So, last spring I was diagnosed with Bipolar II. It’s like Bipolar I, but the mood swings are slightly less extreme (hypomanic instead of manic, etc.) Now, I would like to point out that I am not a psychologist, or a psychiatrist, nor have I seriously studied psychology in any way. These are simply my opinions and knowledge gained as a layperson.
I was diagnosed with depression about 3 years earlier in 2009, but the funny thing about my depression was that it would come and go, and sometimes I’d actually be really happy for a few days or a few weeks. I was on anti-depressants, and they were certainly better than not being on anything, but they never really seemed to “solve” my problems. I always figured that medicine simply wasn’t perfect and that was just the way it was going to be.
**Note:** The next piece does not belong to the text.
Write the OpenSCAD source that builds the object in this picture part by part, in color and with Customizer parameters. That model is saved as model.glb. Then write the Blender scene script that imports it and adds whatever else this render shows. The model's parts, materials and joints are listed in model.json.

But then my psychiatrist moved out of state, so my therapist, Dr. Jill Weber gave me the name of a new psychiatrist. Her name is Dr. Deborah Pacheco and I highly recommend her. She’s in Northern Virginia in the McLean area, and she is the absolute most thorough medical/psychiatric person I have ever met in my life, and believe me I’ve been through plenty (probably 5-10). She talked to me for an hour and a half on my first visit, then had me come back and report on my life several times. After meeting with me for a few months, she said we should consider a diagnosis of Bipolar II. The words were a little shocking and somewhat scary.
I didn’t know much about Bipolar Disorder, but as I did my research, it seemed to fit me more and more. Dr. Pacheco was very kind, she walked me through it every step of the way. She changed my medication and added mood stabilizers. I am happy to report that after months of being on them, I am doing much better. She also told me not to think of it so much as “Bipolar Disorder,” but instead to think of it as more of a “cyclical depression.” Bipolar disorder sounds so severe to me that it’s hard to admit I have it, but a depression that comes and goes and gets extreme and has really high points where I get lots done is EXACTLY my personality. So to anyone who’s been diagnosed, don’t be scared! It’ll be okay. I have my ups and downs, but for the most part the mood stabilizers do their job and I am much better and more controlled for it!